WRITTEN INSTRUCTION:
For the listing below, give the count of lines containing "json", and no other text.

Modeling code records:
* * * *
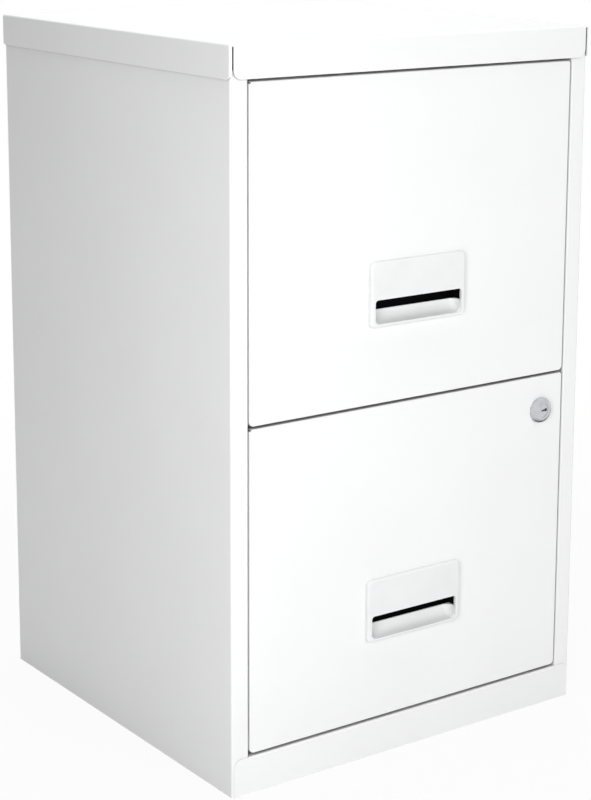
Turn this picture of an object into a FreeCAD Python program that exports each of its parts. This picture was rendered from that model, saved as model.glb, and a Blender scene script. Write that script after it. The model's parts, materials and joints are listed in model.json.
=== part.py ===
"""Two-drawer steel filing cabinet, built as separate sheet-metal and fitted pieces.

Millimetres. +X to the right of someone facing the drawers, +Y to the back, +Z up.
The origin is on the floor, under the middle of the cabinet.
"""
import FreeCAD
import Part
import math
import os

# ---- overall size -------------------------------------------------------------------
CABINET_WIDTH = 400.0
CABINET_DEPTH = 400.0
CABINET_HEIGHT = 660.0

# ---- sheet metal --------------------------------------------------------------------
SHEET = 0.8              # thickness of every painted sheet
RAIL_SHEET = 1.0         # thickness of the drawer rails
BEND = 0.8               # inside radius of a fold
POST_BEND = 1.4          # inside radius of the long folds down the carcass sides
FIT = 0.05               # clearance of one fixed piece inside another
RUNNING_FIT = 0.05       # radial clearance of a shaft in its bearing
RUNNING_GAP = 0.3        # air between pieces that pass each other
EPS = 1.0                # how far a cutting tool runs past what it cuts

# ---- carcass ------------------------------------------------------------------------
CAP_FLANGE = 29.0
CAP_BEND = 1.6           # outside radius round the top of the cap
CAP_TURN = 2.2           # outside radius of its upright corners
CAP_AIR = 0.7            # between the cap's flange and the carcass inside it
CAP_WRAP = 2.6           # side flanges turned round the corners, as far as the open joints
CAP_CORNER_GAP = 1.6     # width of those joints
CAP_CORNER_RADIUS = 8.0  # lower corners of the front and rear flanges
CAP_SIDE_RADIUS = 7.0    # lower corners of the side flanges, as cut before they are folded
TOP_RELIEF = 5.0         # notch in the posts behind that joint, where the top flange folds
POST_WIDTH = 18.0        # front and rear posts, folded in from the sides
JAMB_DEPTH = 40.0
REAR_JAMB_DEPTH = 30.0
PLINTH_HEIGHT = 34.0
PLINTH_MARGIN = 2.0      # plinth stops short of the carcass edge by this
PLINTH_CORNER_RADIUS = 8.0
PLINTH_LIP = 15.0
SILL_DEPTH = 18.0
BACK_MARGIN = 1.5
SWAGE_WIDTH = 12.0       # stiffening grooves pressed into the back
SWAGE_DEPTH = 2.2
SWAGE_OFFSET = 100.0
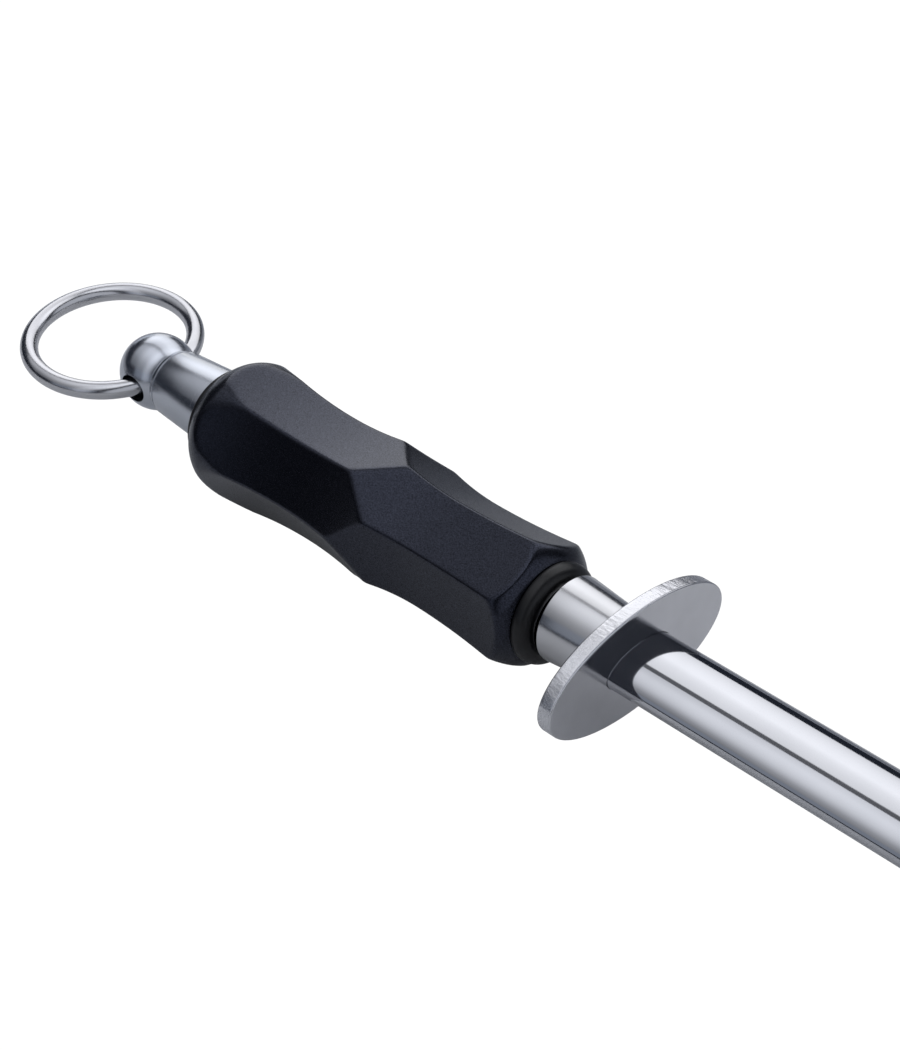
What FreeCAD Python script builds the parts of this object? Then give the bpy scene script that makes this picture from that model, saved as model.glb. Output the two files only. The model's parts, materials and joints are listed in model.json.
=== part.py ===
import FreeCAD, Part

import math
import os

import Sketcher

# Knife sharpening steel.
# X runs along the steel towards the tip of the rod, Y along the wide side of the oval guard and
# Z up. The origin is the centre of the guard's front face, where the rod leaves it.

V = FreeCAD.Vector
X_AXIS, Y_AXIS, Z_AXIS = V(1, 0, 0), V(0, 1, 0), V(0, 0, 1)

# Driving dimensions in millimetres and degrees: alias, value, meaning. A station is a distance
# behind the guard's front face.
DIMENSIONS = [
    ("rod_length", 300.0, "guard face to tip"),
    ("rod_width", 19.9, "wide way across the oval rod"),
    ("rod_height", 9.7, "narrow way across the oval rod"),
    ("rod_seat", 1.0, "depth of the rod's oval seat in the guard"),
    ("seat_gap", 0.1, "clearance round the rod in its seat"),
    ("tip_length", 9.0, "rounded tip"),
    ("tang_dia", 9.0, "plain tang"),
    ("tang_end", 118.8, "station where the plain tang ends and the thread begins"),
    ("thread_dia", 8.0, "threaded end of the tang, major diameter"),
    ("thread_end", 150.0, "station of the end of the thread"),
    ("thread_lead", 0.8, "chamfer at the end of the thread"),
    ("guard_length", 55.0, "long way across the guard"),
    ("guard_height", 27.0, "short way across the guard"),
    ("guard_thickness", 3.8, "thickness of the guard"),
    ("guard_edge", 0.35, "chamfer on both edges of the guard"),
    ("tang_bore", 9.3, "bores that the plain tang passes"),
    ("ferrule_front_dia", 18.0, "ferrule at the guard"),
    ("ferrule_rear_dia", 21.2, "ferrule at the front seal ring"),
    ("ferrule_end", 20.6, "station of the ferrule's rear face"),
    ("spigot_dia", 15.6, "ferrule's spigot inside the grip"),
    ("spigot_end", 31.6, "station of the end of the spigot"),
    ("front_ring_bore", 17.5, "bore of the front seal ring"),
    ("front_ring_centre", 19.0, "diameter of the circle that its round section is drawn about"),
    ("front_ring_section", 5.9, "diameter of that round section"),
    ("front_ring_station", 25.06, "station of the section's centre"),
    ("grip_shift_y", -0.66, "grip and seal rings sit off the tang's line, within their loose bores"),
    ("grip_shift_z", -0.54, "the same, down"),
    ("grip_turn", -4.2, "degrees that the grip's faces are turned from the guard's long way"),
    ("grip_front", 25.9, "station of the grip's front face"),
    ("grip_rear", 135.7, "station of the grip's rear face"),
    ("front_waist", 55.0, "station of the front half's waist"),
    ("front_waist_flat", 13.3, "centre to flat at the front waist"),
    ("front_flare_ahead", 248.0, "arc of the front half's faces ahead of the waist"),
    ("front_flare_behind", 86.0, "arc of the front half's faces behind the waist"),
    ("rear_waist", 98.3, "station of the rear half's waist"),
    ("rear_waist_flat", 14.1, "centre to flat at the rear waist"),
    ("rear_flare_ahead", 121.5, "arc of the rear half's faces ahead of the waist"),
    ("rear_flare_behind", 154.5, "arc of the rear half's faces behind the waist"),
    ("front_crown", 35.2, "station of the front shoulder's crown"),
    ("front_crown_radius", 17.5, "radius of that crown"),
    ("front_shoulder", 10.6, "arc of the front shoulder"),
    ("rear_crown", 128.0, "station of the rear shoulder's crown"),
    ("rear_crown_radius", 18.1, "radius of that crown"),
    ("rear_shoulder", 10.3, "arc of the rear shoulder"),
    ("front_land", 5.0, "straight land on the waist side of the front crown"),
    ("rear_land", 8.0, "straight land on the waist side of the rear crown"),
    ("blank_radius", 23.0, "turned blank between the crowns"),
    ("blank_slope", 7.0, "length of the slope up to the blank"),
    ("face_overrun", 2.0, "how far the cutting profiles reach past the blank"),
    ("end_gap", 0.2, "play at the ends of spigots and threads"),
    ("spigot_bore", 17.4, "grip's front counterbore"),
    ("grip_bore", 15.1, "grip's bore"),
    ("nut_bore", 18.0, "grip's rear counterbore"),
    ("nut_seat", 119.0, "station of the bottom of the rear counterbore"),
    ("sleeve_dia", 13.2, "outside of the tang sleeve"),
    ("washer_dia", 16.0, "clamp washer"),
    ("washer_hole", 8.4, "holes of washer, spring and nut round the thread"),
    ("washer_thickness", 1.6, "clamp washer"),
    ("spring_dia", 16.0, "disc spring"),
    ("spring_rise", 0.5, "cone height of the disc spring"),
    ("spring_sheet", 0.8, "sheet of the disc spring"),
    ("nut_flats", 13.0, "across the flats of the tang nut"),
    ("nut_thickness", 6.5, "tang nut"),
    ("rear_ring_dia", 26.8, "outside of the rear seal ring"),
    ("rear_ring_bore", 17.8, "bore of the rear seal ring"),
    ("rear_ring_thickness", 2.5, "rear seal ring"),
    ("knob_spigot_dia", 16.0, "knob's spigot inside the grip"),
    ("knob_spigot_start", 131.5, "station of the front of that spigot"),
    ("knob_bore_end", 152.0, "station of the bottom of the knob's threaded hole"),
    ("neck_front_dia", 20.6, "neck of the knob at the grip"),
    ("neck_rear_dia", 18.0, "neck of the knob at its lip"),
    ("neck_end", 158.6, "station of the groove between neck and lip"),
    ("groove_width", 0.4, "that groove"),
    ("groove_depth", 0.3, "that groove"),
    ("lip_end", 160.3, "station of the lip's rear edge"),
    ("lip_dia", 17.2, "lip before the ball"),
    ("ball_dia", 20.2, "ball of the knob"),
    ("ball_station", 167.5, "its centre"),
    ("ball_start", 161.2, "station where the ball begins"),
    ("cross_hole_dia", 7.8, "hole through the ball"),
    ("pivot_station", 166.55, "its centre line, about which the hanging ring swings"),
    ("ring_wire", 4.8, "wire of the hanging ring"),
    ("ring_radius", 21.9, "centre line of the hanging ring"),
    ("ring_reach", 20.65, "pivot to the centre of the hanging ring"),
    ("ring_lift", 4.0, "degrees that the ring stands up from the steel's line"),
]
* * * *
ANSWER TO THE TASK:
2